▸ WHAT IS EXPECTED
Below is a listing. Quote from it, exactly, the lines from the one containing "core_board();" down to the one containing "if empty is", both ends included, and nothing else.
━━━━━ THE RECORDS
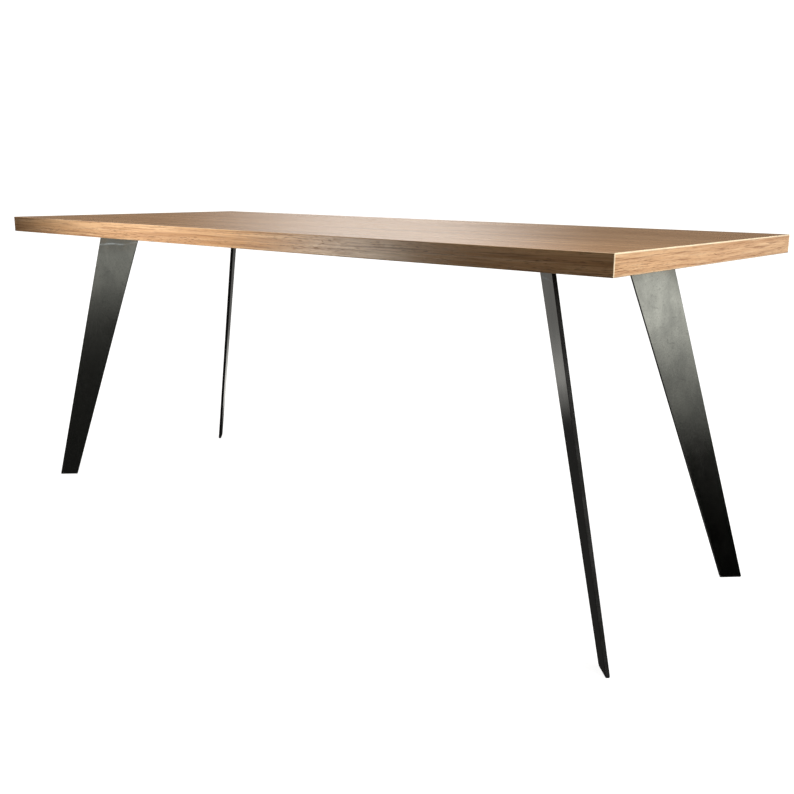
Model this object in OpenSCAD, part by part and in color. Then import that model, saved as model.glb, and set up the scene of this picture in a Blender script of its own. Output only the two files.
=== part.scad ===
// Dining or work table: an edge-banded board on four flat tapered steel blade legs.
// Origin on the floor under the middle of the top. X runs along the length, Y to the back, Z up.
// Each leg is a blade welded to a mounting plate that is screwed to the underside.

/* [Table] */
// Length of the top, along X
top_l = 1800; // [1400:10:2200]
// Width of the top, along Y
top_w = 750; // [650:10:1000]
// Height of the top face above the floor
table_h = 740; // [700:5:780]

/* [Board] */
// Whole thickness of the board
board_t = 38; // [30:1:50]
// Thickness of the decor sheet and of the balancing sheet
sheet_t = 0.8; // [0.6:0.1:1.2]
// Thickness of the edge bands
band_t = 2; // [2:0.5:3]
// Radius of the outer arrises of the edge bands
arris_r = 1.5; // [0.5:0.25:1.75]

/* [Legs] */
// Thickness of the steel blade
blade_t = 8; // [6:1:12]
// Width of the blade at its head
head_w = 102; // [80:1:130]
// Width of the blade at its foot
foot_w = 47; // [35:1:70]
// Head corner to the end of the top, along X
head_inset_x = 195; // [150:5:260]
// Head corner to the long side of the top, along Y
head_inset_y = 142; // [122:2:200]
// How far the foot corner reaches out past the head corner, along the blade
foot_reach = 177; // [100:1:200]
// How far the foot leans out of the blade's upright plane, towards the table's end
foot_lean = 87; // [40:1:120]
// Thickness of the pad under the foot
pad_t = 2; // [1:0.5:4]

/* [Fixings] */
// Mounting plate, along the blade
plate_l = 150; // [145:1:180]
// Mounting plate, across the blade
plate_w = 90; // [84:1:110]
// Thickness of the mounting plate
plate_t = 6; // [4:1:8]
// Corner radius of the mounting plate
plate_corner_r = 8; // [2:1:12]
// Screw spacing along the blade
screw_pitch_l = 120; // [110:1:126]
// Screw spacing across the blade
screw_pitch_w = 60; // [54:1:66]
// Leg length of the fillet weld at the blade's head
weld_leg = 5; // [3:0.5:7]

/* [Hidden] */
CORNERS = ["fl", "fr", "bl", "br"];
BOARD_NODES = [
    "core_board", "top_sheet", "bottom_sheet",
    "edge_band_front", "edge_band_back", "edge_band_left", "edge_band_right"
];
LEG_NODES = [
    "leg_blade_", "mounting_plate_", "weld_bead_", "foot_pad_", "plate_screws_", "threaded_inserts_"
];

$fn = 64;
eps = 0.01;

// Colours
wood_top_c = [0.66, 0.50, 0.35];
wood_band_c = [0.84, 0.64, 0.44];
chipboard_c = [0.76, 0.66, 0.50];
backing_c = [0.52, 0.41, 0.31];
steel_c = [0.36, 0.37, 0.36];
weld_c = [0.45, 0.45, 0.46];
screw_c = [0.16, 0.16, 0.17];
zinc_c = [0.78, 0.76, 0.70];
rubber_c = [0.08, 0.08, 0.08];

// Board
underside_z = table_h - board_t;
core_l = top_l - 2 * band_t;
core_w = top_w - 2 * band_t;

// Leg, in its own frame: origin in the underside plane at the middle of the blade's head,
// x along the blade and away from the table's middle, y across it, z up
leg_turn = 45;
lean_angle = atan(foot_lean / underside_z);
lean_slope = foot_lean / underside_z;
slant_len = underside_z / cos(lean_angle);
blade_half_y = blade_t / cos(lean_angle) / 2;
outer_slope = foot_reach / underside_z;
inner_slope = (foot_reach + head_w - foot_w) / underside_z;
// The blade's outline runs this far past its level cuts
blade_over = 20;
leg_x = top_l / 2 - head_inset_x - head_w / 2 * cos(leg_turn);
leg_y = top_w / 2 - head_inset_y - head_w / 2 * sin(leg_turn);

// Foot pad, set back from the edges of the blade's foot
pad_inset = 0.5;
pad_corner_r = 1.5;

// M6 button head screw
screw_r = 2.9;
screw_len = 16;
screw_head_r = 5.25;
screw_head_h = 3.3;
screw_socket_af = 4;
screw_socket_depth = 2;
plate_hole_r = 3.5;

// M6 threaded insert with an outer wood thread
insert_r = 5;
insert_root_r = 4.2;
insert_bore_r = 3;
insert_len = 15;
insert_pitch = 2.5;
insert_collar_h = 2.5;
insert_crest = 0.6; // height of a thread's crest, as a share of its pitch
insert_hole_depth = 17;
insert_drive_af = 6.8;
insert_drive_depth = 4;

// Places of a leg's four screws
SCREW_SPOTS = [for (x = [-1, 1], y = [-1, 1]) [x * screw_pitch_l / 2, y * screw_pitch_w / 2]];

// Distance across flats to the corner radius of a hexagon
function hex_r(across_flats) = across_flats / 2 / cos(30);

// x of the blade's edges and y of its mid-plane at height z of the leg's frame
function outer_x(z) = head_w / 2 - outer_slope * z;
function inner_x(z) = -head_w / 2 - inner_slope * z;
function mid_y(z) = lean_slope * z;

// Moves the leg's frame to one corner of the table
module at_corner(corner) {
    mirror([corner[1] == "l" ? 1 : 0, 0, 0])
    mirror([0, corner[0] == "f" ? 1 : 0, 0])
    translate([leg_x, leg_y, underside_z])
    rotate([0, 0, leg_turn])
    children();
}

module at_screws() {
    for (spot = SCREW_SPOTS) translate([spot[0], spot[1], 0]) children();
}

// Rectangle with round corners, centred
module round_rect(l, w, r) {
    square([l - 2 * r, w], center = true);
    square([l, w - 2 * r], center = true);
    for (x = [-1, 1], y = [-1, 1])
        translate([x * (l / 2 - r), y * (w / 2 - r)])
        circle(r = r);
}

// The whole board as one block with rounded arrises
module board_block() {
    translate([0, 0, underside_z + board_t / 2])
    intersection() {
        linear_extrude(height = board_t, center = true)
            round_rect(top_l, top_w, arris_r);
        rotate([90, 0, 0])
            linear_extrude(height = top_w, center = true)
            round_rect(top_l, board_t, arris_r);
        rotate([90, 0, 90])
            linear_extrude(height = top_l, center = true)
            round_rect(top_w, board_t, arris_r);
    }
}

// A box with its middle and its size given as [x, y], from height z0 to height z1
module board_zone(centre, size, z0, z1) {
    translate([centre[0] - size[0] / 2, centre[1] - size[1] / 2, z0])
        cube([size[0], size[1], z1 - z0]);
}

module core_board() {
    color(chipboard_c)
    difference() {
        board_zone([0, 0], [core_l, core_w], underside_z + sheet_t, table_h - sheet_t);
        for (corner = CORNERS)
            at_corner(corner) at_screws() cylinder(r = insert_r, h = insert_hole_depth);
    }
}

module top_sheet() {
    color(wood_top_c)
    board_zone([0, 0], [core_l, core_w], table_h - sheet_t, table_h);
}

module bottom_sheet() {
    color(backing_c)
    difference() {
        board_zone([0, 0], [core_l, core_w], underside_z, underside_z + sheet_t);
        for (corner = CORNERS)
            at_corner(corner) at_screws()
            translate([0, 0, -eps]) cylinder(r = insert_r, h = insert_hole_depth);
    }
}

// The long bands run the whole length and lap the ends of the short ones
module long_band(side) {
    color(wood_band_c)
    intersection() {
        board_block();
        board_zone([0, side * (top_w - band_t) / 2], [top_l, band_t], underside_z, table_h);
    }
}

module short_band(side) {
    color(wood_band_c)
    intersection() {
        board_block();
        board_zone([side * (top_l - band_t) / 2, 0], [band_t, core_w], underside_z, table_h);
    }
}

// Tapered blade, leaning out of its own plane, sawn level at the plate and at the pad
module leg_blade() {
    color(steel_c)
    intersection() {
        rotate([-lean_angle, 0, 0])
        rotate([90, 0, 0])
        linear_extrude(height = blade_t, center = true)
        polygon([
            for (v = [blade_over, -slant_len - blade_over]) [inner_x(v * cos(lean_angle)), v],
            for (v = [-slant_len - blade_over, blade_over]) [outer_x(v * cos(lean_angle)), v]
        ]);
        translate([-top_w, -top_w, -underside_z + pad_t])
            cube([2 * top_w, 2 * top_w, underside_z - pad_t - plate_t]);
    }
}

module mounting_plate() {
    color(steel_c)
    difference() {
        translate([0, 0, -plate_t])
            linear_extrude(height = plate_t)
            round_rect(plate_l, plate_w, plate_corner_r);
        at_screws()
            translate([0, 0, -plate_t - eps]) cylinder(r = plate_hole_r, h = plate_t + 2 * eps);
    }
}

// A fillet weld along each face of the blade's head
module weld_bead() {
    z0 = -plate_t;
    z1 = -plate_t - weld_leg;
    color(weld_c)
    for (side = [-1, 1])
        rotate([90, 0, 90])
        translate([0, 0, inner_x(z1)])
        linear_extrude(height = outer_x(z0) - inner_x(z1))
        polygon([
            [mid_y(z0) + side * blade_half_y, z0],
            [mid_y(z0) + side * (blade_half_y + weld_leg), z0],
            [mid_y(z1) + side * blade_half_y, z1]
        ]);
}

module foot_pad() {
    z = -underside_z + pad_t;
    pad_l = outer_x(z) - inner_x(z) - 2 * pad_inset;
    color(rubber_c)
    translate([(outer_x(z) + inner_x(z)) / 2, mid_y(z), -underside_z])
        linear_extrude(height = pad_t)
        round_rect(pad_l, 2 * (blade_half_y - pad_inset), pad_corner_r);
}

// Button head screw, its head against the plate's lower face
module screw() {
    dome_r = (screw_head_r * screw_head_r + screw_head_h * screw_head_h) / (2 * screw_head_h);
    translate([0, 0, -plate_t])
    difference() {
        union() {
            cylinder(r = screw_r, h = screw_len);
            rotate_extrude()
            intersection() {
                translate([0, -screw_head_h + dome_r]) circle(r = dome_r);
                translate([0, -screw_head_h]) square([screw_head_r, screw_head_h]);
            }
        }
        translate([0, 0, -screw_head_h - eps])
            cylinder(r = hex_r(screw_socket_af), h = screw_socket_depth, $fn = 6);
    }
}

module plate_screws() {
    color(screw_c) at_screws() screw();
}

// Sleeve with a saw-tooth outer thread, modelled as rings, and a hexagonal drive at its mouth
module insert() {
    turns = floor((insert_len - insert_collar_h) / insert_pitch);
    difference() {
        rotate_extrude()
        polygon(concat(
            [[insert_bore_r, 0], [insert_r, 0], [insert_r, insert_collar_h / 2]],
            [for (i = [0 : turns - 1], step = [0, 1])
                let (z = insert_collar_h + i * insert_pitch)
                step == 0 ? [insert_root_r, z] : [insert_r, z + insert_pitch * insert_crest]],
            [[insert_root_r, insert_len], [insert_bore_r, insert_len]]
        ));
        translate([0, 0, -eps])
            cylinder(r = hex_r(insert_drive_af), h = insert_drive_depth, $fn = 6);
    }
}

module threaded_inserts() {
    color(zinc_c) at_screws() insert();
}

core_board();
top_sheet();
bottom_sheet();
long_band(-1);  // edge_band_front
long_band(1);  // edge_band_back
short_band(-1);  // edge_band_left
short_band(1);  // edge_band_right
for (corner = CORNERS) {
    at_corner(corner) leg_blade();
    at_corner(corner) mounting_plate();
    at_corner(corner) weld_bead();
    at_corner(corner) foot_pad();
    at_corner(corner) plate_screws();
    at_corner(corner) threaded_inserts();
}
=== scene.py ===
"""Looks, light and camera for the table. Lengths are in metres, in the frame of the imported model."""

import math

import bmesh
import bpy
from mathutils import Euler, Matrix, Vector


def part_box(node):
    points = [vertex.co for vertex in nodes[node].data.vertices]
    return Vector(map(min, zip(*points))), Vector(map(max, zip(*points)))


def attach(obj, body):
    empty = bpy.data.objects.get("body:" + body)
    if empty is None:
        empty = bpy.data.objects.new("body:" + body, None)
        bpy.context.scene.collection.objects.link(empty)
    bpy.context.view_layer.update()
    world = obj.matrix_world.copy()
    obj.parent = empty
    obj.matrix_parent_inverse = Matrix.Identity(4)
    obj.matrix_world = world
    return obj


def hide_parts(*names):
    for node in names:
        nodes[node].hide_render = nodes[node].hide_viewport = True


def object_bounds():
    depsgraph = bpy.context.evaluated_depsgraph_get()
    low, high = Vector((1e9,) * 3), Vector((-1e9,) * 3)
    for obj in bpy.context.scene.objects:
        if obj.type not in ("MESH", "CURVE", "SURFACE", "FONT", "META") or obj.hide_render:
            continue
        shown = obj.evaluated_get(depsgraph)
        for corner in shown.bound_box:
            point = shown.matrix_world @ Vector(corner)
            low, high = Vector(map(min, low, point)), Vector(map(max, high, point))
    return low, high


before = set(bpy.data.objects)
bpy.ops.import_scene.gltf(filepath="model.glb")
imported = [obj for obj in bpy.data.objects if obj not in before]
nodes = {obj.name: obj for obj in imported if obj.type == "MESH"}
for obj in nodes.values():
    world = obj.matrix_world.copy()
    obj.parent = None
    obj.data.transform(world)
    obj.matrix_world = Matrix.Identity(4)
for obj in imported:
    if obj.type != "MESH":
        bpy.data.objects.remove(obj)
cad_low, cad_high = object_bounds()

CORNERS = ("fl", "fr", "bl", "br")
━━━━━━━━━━
━━━━━ THE RECORDS
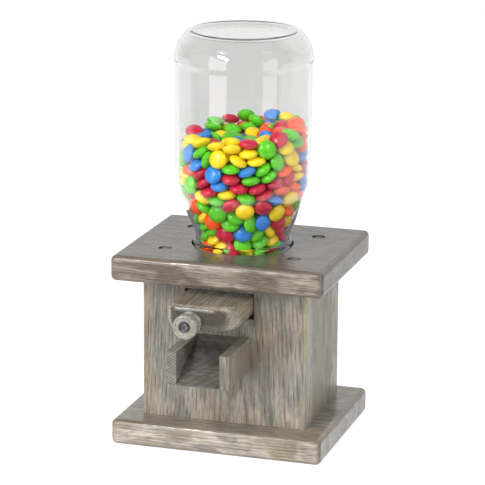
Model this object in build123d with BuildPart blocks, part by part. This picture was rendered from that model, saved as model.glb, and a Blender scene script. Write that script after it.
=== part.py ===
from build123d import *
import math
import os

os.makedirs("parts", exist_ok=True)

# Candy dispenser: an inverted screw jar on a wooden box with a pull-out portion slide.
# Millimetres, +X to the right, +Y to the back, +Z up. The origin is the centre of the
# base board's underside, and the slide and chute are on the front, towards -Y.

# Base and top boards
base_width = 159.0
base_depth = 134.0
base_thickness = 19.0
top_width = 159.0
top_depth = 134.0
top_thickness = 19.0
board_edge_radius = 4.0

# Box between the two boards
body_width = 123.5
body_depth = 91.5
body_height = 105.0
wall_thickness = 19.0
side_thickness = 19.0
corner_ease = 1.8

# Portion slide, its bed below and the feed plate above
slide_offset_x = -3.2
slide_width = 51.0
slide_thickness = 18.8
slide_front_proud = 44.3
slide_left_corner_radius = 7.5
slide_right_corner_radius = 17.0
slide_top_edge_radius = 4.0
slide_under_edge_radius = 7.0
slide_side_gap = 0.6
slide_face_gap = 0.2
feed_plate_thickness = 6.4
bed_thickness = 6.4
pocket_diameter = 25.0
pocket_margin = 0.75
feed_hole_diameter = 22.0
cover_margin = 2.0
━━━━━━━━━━
▸ EXERCISE RESPONSE
core_board();
top_sheet();
bottom_sheet();
long_band(-1);  // edge_band_front
long_band(1);  // edge_band_back
short_band(-1);  // edge_band_left
short_band(1);  // edge_band_right
for (corner = CORNERS) {
    at_corner(corner) leg_blade();
    at_corner(corner) mounting_plate();
    at_corner(corner) weld_bead();
    at_corner(corner) foot_pad();
    at_corner(corner) plate_screws();
    at_corner(corner) threaded_inserts();
}
=== scene.py ===
"""Looks, light and camera for the table. Lengths are in metres, in the frame of the imported model."""

import math

import bmesh
import bpy
from mathutils import Euler, Matrix, Vector


def part_box(node):
    points = [vertex.co for vertex in nodes[node].data.vertices]
    return Vector(map(min, zip(*points))), Vector(map(max, zip(*points)))


def attach(obj, body):
    empty = bpy.data.objects.get("body:" + body)
    if empty is None:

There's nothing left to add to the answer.